While climbing over those shoulders, the trail had been trending away from the creek and its canyon. It wasn’t until the third shoulder that I regained a view over the canyon and into a significantly new landscape. To the northwest, peeking from behind the next shoulder, I glimpsed a much higher peak that I figured had to be Granny Mountain, one of the few higher peaks in the heart of the wilderness (the really high peaks are all at the western edge). Then, as I traversed down and across to yet another shoulder, a dramatic section of canyon opened on my left, to the south. The canyon wall here was composed of black rock cliffs that narrowed to an impressive slot canyon, where I could hear the creek roaring. The walls were so sheer and close together that you couldn’t see into the canyon from above.
Most of these shoulders featured broad grassy meadows, and when I found an abandoned wilderness sign, I reflected on the real vs. official histories of places like this. These meadows may have resulted from indigenous management. Whereas the myth of wilderness teaches environmentalists that white Anglo heroes like John Muir and Aldo Leopold saved these areas from destruction by eliminating human interference.
The reality is that indigenous people used this habitat sustainably for thousands of years, managing for both diversity and productivity. Then whites invaded, killed or otherwise relocated them, and, unaware that this natural abundance had been achieved by prudent native management, began overconsuming it, driving species to extinction. Conservationists like Muir and Leopold failed to recognize the indigenous role in natural habitats, believing the balance of nature could be restored in “parks” and “preserves” if we could remove all human impacts.
Wilderness – the raison d’être of these places where I hike – is a European colonial fiction. So now, instead of a culture in which every member is intimately aware of and dependent on the health of their local natural resources, we have a culture of urban consumers dependent on anonymous products from distant sources, surrounding isolated parks and preserves overseen – but seldom actively managed – by career bureaucrats and urban law courts, in which the natural diversity and resilience carefully achieved by local native users are gradually collapsing. And we congratulate ourselves on the “progress” achieved by our civilization and its white male heroes.
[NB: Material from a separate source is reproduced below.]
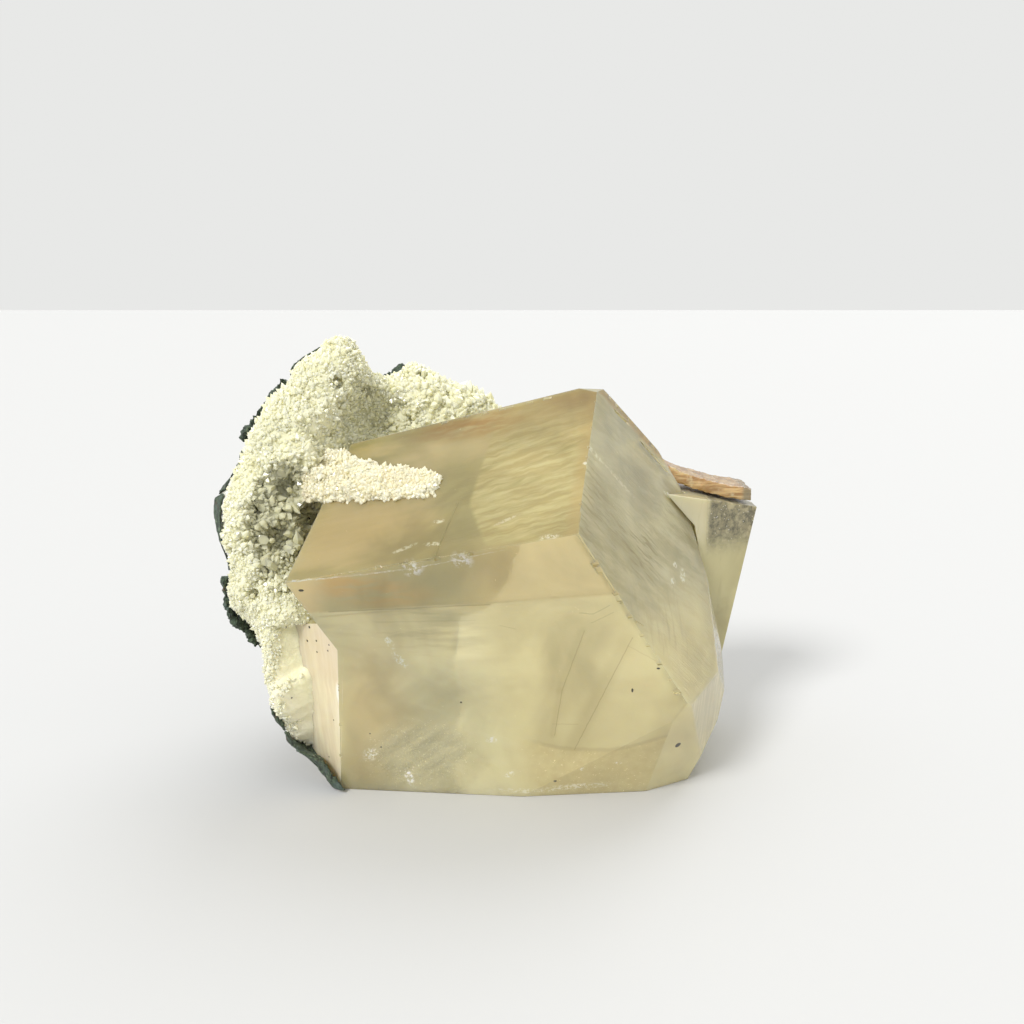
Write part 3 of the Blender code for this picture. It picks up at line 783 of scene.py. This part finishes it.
def side_material():
    """The side block: cream corner, dark grainy band under the ledge, honey below."""
    paint = Paint("side_calcite_look", 0.18, 1.55)
    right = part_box("side_calcite_block")[1][0] / MM
    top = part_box("stained_ledge_plate")[0][2] / MM
    x, z = (paint.vector("DOT_PRODUCT", paint.place, axis) for axis in ((1, 0, 0), (0, 0, 1)))
    cloud = paint.noise(0.12, 3.0, 0.5, 0.5)
    colour = paint.fade(cloud, 0.35, 0.65, (0.47, 0.415, 0.2), (0.6, 0.54, 0.285))
    dark = paint.step(z, top - 8.5, top - 3.5) * paint.step(x, right - 8.2, right - 7.2)
    grain = paint.noise(1.5, 6.0, 0.75)
    coarse = paint.noise(0.7, 3.0, 0.6)
    grains = paint.fade(grain, 0.34, 0.62, (0.085, 0.078, 0.045), (0.3, 0.265, 0.15))
    grains = paint.mix(paint.step(coarse, 0.5, 0.7), grains, (0.43, 0.375, 0.225))
    grains = paint.mix(paint.step(paint.cells(2.0), 0.16, 0.06), grains, HIGHLIGHT_AND_GRAIN_WHITE)
    colour = paint.mix(dark, colour, grains)
    cream = paint.step(z, top - 9.0, top - 3.0) * paint.step(x, right - 6.8, right - 8.6)
    colour = paint.mix(cream * 0.75, colour, (0.76, 0.69, 0.455))
    streak = paint.stretched((1.0, 1.0, 0.15), 1.0, 4.0, 0.6)
    colour = paint.mix(paint.step(streak, 0.55, 0.75) * 0.35, colour, HONEY_OLIVE)
    return paint.finish(
        Subsurface_Weight=0.3,
        Subsurface_Radius=(1.0, 0.8, 0.4),
        Subsurface_Scale=0.003,
        Coat_Weight=0.2,
        Coat_Roughness=0.05,
        Base_Color=colour,
        Roughness=dark * 0.25 + 0.15,
        Transmission_Weight=dark * -0.18 + 0.22,
        Normal=paint.bump(grain * dark + cloud, 0.3, 0.5),
    )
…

Down and up onto the next shoulder – the fourth so far – and I had yet another view, into a much broader new landscape that led to the high peaks I was familiar with in the far west. I could now see the gray deciduous forest down in the mouth of the creek, still far ahead, but even up here I felt like I’d penetrated deep in the wilderness.
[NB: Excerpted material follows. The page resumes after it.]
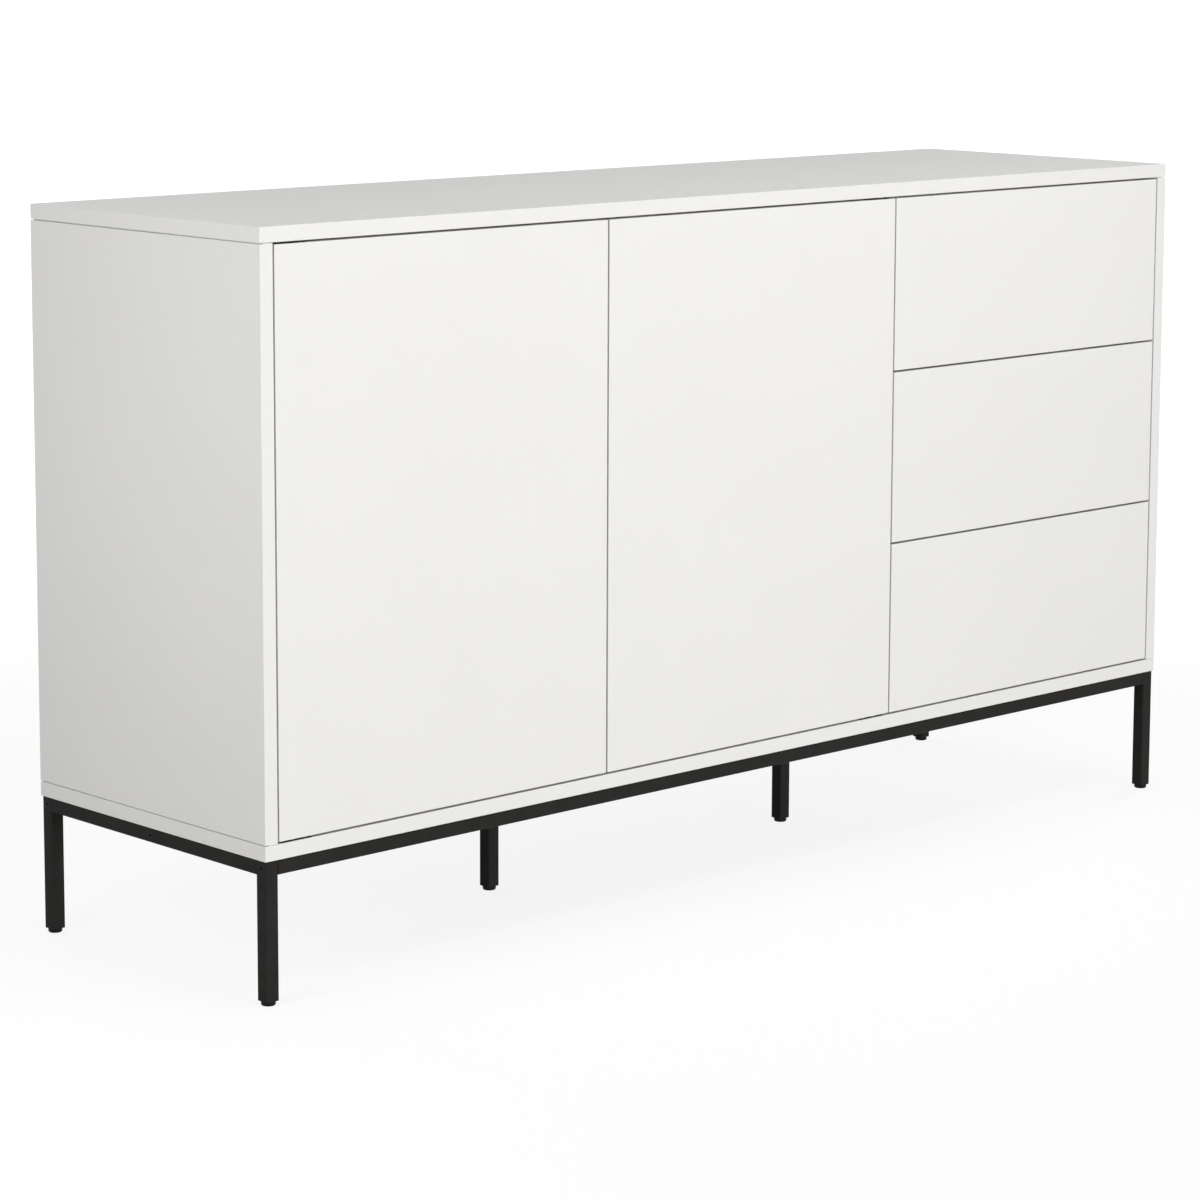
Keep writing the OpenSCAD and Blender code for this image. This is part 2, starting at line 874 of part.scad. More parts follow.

I was getting pretty discouraged, because according to my original estimate of distance, I should’ve reached the creek mouth already. And I hadn’t anticipated so many intervening shoulders – so many ups, downs, and arounds, so many times shedding layers in the sun and pulling my sweater and gloves back on in the chilly shade. Now there was yet another high shoulder to get over before the trail began dropping toward the creek. The last thing I wanted to do was have to make those precarious stream crossings in the dark on the way back, but I was running out of time. Still, now that the mouth of the creek was almost in sight, how could I turn back?
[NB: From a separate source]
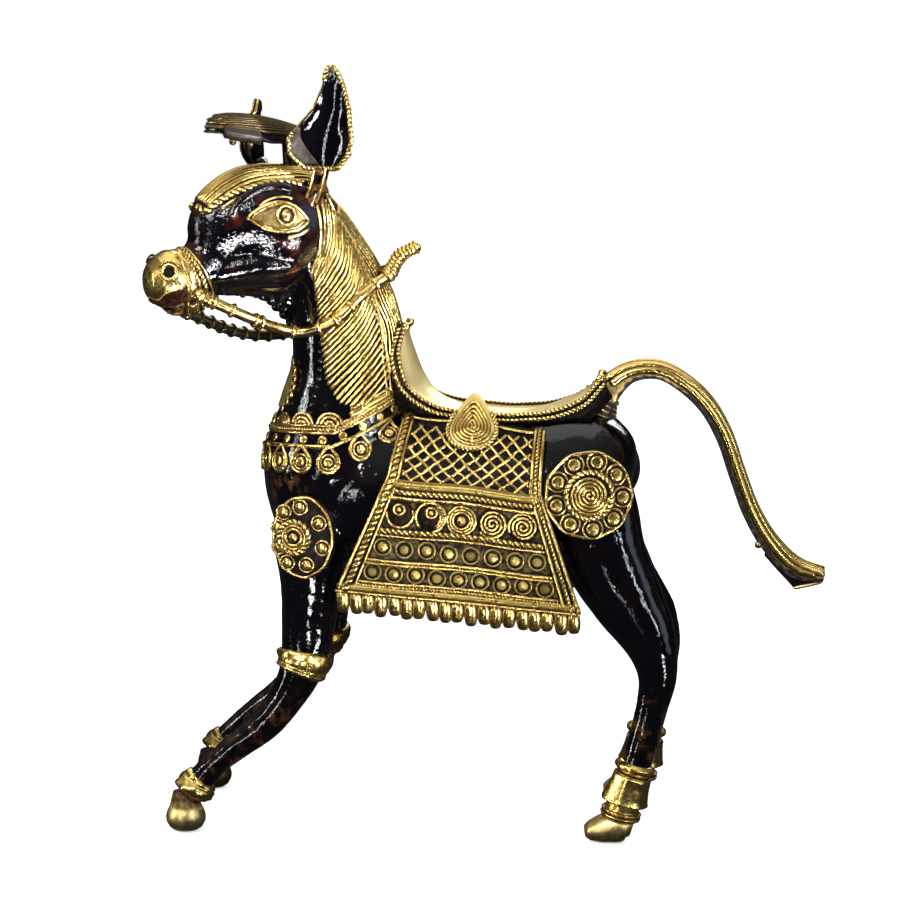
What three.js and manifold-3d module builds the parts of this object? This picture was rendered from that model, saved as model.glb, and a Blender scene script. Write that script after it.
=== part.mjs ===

And when I finally got within view of the riparian forest, from the final switchbacks dropping into the canyon, I could see it was largely made up of beautiful, venerable sycamores – one of my favorite trees.
Of course when I reached the floodplain, the first thing I encountered was another crossing point, with a creek that was now 20 feet wide. It took me longer than usual to find two sticks, 40 feet up the bank and 60 feet off the trail, but with quite a bit of anxiety I made it across. It would be no picnic hiking all the way back in wet boots with temperatures dropping to freezing again.
I passed an old junction with another trail coming in from the south, and another difficult creek crossing below cliffs. And eventually I saw the river junction up ahead in brilliant afternoon sunlight. But just before it was the biggest and gnarliest crossing of all – a rapids, with big loose rocks that were just too precarious to use as stepping stones. I’d brought the last pair of sticks with me, and spent a few minutes trying scout a route, but the flow was strong here, and it was just too dangerous. At least I’d seen the river, and that would have to be enough for now. It was time to hurry back.
That was when I realized I’d lost my expensive sunglasses, yet again. Somewhere up on the trail into the canyon, I remembered hanging them from the open neck of my sweater. They could’ve fallen off anywhere in the past mile.
I returned up the mostly shaded trail, scanning the ground carefully. I recrossed the creek at a sunny spot and trudged up the floodplain to the shady crossing before the climb out of the canyon. The banks were littered with limbs, which made it harder to search. I thought maybe the sunglasses had worked loose while I was seeking and breaking limbs on the far side, to use as walking sticks. So I crossed over and searched the bank, working my way back into the forest where I remembered finding sticks. I began scanning a clearing under a big sycamore, and amazingly, there they were, almost perfectly camouflaged in leaf litter dappled with shade.
The return hike was even more grueling, but I kept reminding myself that it’d been a great day, and all the hardship just made it a better adventure. If I had to cross the creek in the dark, so be it – it would make a better story!
I did come to hate those interminable shoulders, and it was pretty dark by the time I finally reached the creek again. And the first thing I discovered was that another hiker had followed me partway, and on their return, had selfishly used nearly all the sticks I’d so carefully saved, discarding them out of my reach on the opposite side. So now I had to find new sticks, and this time I picked ones I could carry with me and re-use. By the time I reached the last crossing, it was headlamp dark, the water level had risen to submerge my former stepping stones, and I could no longer see submerged rocks. So I found a spot where I could use a little midstream shoal and try to jump the far channel. The jump didn’t quite make it, and I did get my boot wet, but I grabbed a branch to haul myself up the bank, and I knew the vehicle was now within reach.
It was full dark when I got there. It’d taken me 8-1/2 hours – I knew it had to be farther than 12 miles round-trip. When I got home and plotted the route, I found it was closer to 15.